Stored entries
■ ■ ■ ■ ■
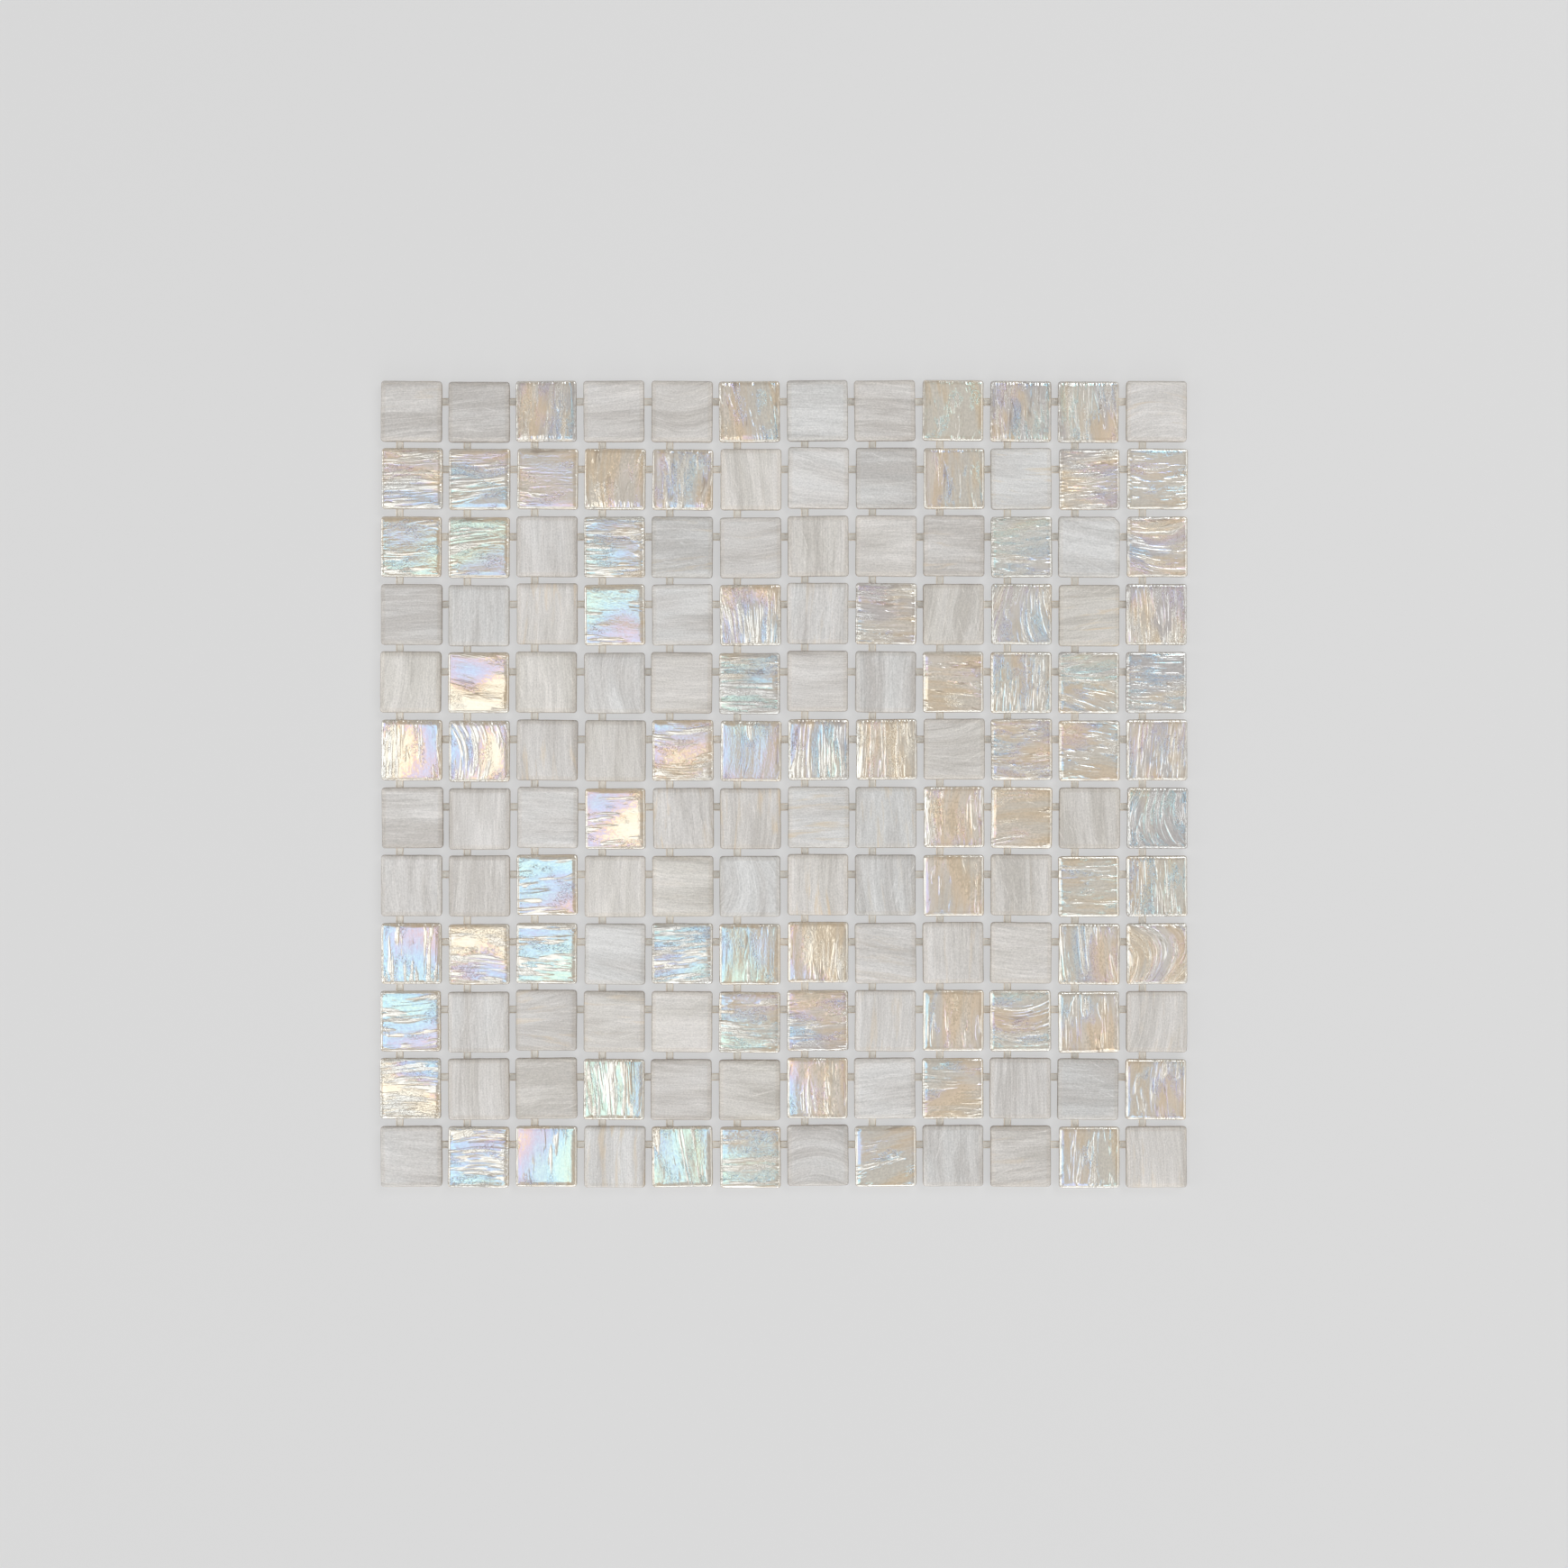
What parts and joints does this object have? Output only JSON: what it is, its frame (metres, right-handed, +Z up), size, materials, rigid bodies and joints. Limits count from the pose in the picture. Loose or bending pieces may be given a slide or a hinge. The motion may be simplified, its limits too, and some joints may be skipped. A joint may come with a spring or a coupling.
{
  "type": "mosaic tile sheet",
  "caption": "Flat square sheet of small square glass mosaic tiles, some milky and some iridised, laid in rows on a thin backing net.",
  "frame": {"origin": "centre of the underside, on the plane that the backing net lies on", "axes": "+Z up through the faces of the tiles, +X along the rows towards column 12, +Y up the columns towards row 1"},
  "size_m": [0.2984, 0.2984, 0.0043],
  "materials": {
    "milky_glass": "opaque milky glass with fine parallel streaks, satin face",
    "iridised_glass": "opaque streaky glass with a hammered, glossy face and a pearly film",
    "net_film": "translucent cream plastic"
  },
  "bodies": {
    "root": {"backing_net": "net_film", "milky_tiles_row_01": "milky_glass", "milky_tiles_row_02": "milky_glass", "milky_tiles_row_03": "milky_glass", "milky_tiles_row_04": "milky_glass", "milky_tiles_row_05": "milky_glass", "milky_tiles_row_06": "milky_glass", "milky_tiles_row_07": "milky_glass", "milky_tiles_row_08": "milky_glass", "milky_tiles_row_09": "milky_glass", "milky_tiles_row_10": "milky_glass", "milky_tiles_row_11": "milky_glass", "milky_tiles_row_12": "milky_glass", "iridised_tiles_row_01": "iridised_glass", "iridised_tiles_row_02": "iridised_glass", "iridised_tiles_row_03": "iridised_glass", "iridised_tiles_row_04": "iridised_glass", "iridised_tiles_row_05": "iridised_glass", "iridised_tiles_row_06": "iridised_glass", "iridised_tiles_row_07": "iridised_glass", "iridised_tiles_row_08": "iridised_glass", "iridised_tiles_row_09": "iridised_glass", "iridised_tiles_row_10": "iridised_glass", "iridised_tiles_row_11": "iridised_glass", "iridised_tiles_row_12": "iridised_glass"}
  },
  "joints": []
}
■ ■ ■ ■ ■
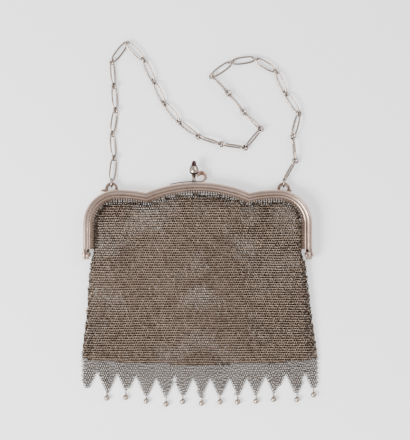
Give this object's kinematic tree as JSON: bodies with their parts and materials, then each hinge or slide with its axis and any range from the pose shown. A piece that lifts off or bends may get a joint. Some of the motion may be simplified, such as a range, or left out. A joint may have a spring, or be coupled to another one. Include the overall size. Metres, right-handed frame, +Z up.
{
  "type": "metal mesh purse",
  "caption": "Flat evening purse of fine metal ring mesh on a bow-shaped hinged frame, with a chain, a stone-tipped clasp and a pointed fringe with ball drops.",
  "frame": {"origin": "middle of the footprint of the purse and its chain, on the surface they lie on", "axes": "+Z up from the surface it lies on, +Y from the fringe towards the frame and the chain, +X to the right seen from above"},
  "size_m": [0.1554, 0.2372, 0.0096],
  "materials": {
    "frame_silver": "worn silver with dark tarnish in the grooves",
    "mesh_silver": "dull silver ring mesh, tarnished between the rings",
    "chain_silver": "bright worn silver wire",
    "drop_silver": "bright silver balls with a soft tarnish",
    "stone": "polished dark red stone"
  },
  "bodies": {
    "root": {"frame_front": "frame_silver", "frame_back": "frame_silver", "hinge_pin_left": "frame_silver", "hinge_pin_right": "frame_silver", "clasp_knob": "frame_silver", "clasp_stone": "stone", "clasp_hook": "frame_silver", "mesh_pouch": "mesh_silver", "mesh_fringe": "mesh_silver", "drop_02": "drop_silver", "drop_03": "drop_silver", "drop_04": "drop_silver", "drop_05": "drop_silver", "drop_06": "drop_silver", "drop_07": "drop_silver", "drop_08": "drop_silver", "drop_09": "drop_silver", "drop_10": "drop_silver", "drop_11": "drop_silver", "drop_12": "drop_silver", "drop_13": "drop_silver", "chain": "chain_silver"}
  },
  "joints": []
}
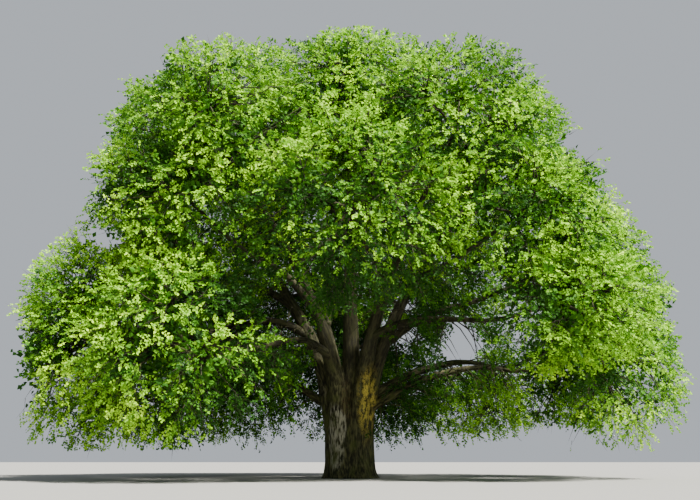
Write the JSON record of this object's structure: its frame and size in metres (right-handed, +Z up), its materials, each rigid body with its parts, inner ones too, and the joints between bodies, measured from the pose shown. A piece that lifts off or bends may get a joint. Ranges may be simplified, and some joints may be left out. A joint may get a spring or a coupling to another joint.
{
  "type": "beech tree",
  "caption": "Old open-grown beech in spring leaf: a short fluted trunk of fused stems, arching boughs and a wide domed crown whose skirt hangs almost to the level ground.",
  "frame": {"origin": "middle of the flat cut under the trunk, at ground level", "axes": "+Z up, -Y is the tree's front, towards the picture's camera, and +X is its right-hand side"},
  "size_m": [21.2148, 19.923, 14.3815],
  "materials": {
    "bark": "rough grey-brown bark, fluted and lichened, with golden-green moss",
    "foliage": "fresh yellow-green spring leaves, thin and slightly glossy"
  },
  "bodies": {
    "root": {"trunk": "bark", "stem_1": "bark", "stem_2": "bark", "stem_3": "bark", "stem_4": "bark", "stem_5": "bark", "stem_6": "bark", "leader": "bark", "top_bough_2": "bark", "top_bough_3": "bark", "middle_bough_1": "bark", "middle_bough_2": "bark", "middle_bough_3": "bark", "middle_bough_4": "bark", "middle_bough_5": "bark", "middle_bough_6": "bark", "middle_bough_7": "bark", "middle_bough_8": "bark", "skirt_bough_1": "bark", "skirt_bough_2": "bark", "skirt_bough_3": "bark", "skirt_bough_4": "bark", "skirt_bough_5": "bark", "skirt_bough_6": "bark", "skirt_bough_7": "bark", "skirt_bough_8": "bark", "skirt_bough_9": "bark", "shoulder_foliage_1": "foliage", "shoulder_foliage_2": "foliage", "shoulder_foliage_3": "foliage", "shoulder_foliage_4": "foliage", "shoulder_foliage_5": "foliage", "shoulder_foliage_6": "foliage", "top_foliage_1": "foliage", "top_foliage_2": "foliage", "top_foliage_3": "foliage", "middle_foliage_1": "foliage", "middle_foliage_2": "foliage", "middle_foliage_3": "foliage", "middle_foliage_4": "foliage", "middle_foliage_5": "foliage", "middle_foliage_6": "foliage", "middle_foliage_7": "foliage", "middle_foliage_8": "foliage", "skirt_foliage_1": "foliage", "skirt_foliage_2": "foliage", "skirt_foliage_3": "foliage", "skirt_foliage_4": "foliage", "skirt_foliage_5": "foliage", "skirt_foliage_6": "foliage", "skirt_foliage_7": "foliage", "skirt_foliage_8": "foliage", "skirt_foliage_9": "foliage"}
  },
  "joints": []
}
■ ■ ■ ■ ■
To do
From the listing above, collect each line in which the string "between" appears.

Exercise solution
    "mesh_silver": "dull silver ring mesh, tarnished between the rings",
Write the JSON record of this object's structure: its frame and size in metres (right-handed, +Z up), its materials, each rigid body with its parts, inner ones too, and the joints between bodies, measured from the pose shown. A piece that lifts off or bends may get a joint. Ranges may be simplified, and some joints may be left out. A joint may get a spring or a coupling to another joint.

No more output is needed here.